Is College Worth It?
Some degrees increase lifetime earnings by the millions, while others result in a negative return on investment. The biggest factor is your major.
Most young Americans say they want a college degree. But from a financial perspective, choosing a major and an institution can make all the difference. Some programs leave students worse off financially than if they’d never attended, while others can increase lifetime earnings by millions of dollars.
With that in mind, we’ve estimated earnings and lifetime return on investment (ROI) for nearly 30,000 bachelor’s degree programs across the nation and made the information available in an article under my byline at the freopp.org website. Much of the underlying data comes from the U.S. Department of Education and the Census Bureau (see, “The Lesson?” below).
In financial markets, ROI measures profitability relative to cost. For this study, the ROI of a college education is defined as the increase in lifetime earnings a student can expect from that degree, minus the direct and indirect costs of college.
These ROI estimates can help students make better decisions about postsecondary education and also provide direction to anyone interested in higher-education policy.
Foremost among the findings is the importance of choosing the right major. College rankings like those in U.S. News and World Report emphasize choice of institution, but research shows the choice of major explains nearly half the variation in ROI.
Students will have a much greater chance of financial success if they study engineering, computer science, nursing or economics—not art, music, religion, psychology or education.
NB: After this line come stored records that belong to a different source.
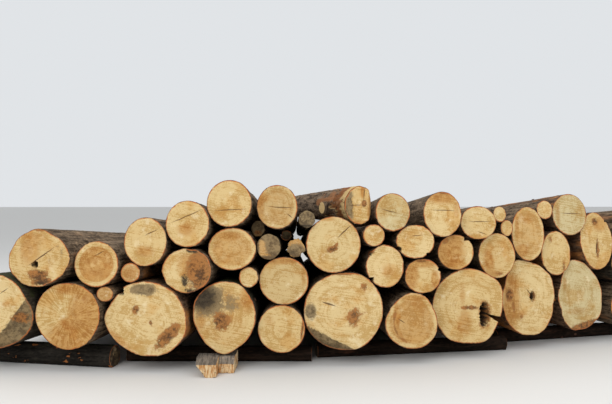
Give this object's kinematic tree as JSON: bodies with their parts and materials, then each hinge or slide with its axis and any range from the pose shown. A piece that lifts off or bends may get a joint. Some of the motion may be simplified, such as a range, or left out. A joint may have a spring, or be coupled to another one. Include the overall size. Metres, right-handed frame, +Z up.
{
  "type": "log stack",
  "caption": "Stack of felled round logs of mixed thickness, sawn ends to the front, nested row on row and resting on low bearers",
  "frame": {"origin": "middle of the box's base, on the ground", "axes": "+X along the stack to the right as the picture shows it, +Y back along the logs, +Z up"},
  "size_m": [7.5992, 5.1242, 1.8358],
  "materials": {
    "bearer": "damp mossy bark, rough cut ends",
    "log": "weathered sawn ends with a thin rough bark on the sides",
    "offcut": "dirty split wood"
  },
  "bodies": {
    "root": {"bearer_1": "bearer", "bearer_2": "bearer", "bearer_3": "bearer", "bearer_4": "bearer", "bottom_1": "log", "bottom_10": "log", "bottom_11": "log", "bottom_2": "log", "bottom_3": "log", "bottom_4": "log", "bottom_5": "log", "bottom_6": "log", "bottom_7": "log", "bottom_8": "log", "bottom_9": "log", "middle_1": "log", "middle_10": "log", "middle_11": "log", "middle_12": "log", "middle_13": "log", "middle_14": "log", "middle_2": "log", "middle_3": "log", "middle_4": "log", "middle_5": "log", "middle_6": "log", "middle_7": "log", "middle_8": "log", "middle_9": "log", "offcut_1": "offcut", "offcut_2": "offcut", "rear_bearer_1": "bearer", "rear_bearer_2": "bearer", "rear_bearer_3": "bearer", "small_1": "log", "small_10": "log", "small_11": "log", "small_12": "log", "small_2": "log", "small_3": "log", "small_4": "log", "small_5": "log", "small_6": "log", "small_7": "log", "small_8": "log", "small_9": "log", "top_1": "log", "top_10": "log", "top_11": "log", "top_2": "log", "top_3": "log", "top_4": "log", "top_5": "log", "top_6": "log", "top_7": "log", "top_8": "log", "top_9": "log"}
  },
  "joints": []
}
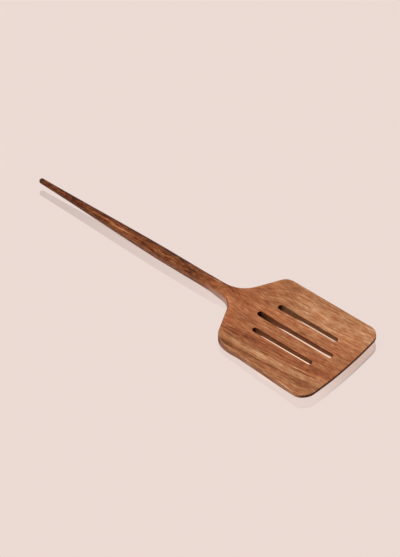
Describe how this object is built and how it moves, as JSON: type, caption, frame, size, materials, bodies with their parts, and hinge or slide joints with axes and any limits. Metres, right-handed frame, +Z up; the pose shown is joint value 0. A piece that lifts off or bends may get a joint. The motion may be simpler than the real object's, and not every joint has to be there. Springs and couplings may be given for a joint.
{
  "type": "slotted wooden spatula",
  "caption": "One-piece slotted wooden spatula for turning and lifting food in a pan, with a thin tapering handle and a broad flat blade.",
  "frame": {"origin": "on the flat underside below the neck's end, under the handle's centre line", "axes": "+X from the handle's tip towards the blade's front edge, +Z up from the resting face, +Y towards the straight side of the blade"},
  "size_m": [0.3302, 0.0977, 0.0121],
  "materials": {
    "oiled_wood": "oiled, satin"
  },
  "bodies": {
    "root": {"spatula": "oiled_wood"}
  },
  "joints": []
}
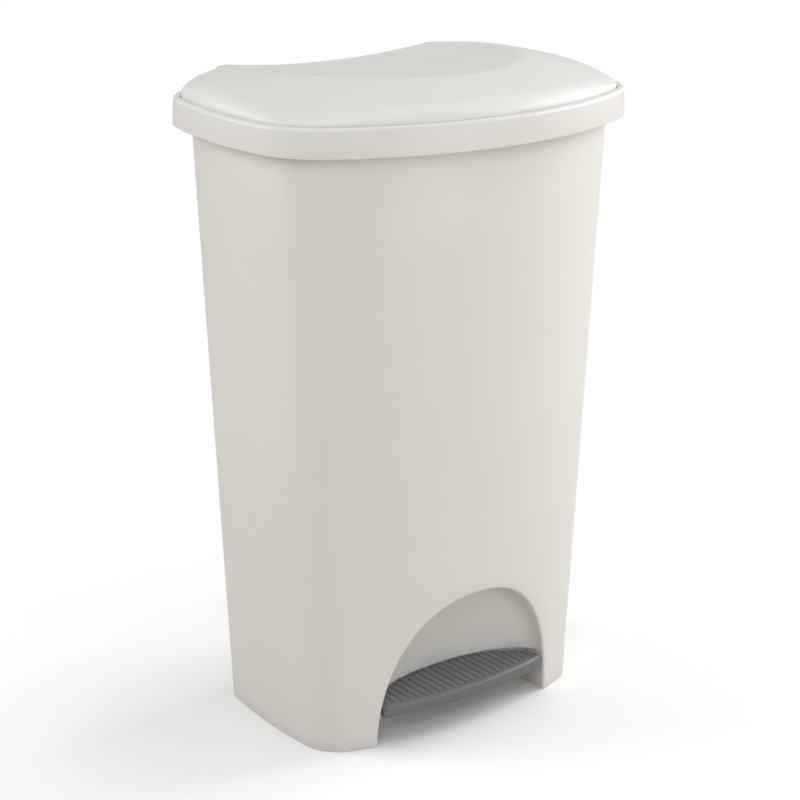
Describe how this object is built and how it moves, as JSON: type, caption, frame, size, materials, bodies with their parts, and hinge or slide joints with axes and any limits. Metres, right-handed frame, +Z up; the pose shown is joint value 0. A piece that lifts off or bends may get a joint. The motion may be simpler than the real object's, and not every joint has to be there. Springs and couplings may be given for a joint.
{
  "type": "pedal bin",
  "caption": "Tapered free-standing pedal bin with a domed, dished lid hinged in a lift-off collar, a toe niche and a ribbed pedal that opens the lid by a push rod.",
  "frame": {"origin": "on the floor, under the middle of the bounding box", "axes": "+Z up, -Y towards the front with the pedal, +X to the right seen from the front"},
  "size_m": [0.45, 0.315, 0.6877],
  "materials": {
    "white_polypropylene": "satin moulded polypropylene, warm white",
    "grey_pedal_plastic": "satin grey moulded plastic with fine ribs on top",
    "grey_acetal": "plain moulded acetal",
    "zinc_plated_steel": "bright zinc plate",
    "black_rubber": "soft matt rubber"
  },
  "bodies": {
    "bin": {"body_shell": "white_polypropylene", "channel_cover": "white_polypropylene", "rod_guide_lower": "grey_acetal", "rod_guide_upper": "grey_acetal", "cover_screw_lower_left": "zinc_plated_steel", "cover_screw_lower_right": "zinc_plated_steel", "cover_screw_upper_left": "zinc_plated_steel", "cover_screw_upper_right": "zinc_plated_steel", "pivot_bracket_left": "grey_acetal", "pivot_bracket_right": "grey_acetal", "bracket_screw_front_left": "zinc_plated_steel", "bracket_screw_front_right": "zinc_plated_steel", "bracket_screw_back_left": "zinc_plated_steel", "bracket_screw_back_right": "zinc_plated_steel"},
    "rod": {"push_rod": "zinc_plated_steel", "rod_head": "grey_acetal", "rod_foot": "grey_acetal"},
    "lever": {"pedal_tread": "grey_pedal_plastic", "tread_carrier": "zinc_plated_steel", "lever_arm_left": "zinc_plated_steel", "lever_arm_right": "zinc_plated_steel", "lever_nose": "grey_acetal", "lever_axle": "zinc_plated_steel", "axle_clip_left": "zinc_plated_steel", "axle_clip_right": "zinc_plated_steel", "tread_screw_front_left": "zinc_plated_steel", "tread_screw_front_right": "zinc_plated_steel", "tread_screw_back_left": "zinc_plated_steel", "tread_screw_back_right": "zinc_plated_steel"},
    "collar": {"collar": "white_polypropylene", "rod_housing": "white_polypropylene", "hinge_bracket_left": "grey_acetal", "hinge_bracket_right": "grey_acetal", "hinge_pin_left": "zinc_plated_steel", "hinge_pin_right": "zinc_plated_steel", "buffer_side_left": "black_rubber", "buffer_side_right": "black_rubber", "buffer_front_left": "black_rubber", "buffer_front_right": "black_rubber"},
    "lid": {"lid_shell": "white_polypropylene", "heel": "grey_acetal", "heel_screw_left": "zinc_plated_steel", "heel_screw_right": "zinc_plated_steel"}
  },
  "joints": [
    {"name": "collar_lift", "type": "slide", "parent": "bin", "child": "collar", "axis": [0, 0, 1], "range_m": [0, 0.15]},
    {"name": "lid_hinge", "type": "hinge", "parent": "collar", "child": "lid", "pos_m": [0, 0.138, 0.661], "axis": [-1, 0, 0], "range_deg": [0, 75]},
    {"name": "rod_slide", "type": "slide", "parent": "bin", "child": "rod", "axis": [0, 0, 1], "range_m": [0, 0.0302]},
    {"name": "pedal_pivot", "type": "hinge", "parent": "bin", "child": "lever", "pos_m": [0, -0.008, 0.038], "axis": [1, 0, 0], "range_deg": [0, 14]}
  ],
  "couplings": [
    {"joint": "rod_slide", "follows": "lid_hinge", "m_per_rad": 0.023054},
    {"joint": "pedal_pivot", "follows": "lid_hinge", "ratio": 0.18585}
  ]
}
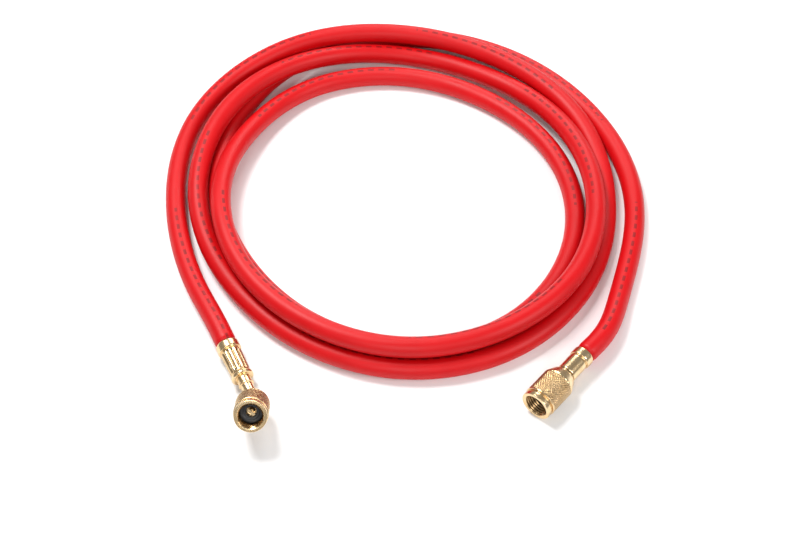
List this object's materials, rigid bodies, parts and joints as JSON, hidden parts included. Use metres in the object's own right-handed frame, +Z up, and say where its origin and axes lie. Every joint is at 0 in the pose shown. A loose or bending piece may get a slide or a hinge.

That isn’t to say that lower-earning majors are worthless. Society needs artists and musicians. But low incomes for these majors signal a supply-demand mismatch. Universities are producing too many art majors and too few engineering majors relative to the number of jobs available. As a result, employers bid up the wages of engineers while surplus artists flood the labor market. The answer is not to eliminate low-earning majors nationwide but to reduce their scale.
Attending an elite institution can pay off—but not always. Should you pay more to attend a fancy private school? Sometimes. The best programs in the country are usually at top schools. These colleges and universities may offer more support to boost completion rates, and graduates of elite colleges also have access to professional networks that supply lucrative job opportunities. Pricier tuition can be worth the money if expensive colleges can deliver higher earnings.
But elite schools aren’t necessarily golden keys to success. Even at Ivy League schools, several programs have negative ROI. The choice of major matters more. Engineering and computer science programs at schools without powerful brand names almost always have higher ROI than film or gender studies programs in the Ivy League.
Many bachelor’s degree programs don’t make sense, financially. Having a bachelor’s is usually better than not having one, even if the degree comes with $30,000 of student debt. But after accounting for mediocre completion rates and high costs, many bachelor’s degree programs don’t look too good. Thirty-seven percent of programs do not deliver a financial return when adjusting for spending and completion. Another 32% have a lifetime ROI below $250,000.
Mediocre or nonexistent ROI suggests a misallocation of resources. Many of the students in programs with poor ROI might be better served if those resources were shifted to other forms of postsecondary training, such as apprenticeships, vocational schools or career-oriented associate’s degrees. Because many students do not directly fund most of their own education, policymakers should have a role in a reallocation of funding.
Granted, many bachelor’s degrees have non-financial benefits that students should take into account. Social benefits accrue to some degrees. The engineers who developed the iPhone probably captured only a small fraction of the social value they created. But degrees that generate social benefits often come with gratifying private rewards. Yet, the idea that most negative-ROI programs are generating enough social benefits to justify themselves is doubtful. Degrees with social benefits can also have large private ROI.
Moreover, bachelor’s degrees can generate social costs. As the share of the population with a college degree rises, employers seek stronger educational credentials from job candidates, even though the skills required for those jobs have not changed. It follows that some college graduates simply take jobs away from non-college graduates. This displacement effect likely explains much of the college wage premium. While college graduates benefit, the economy does not grow overall.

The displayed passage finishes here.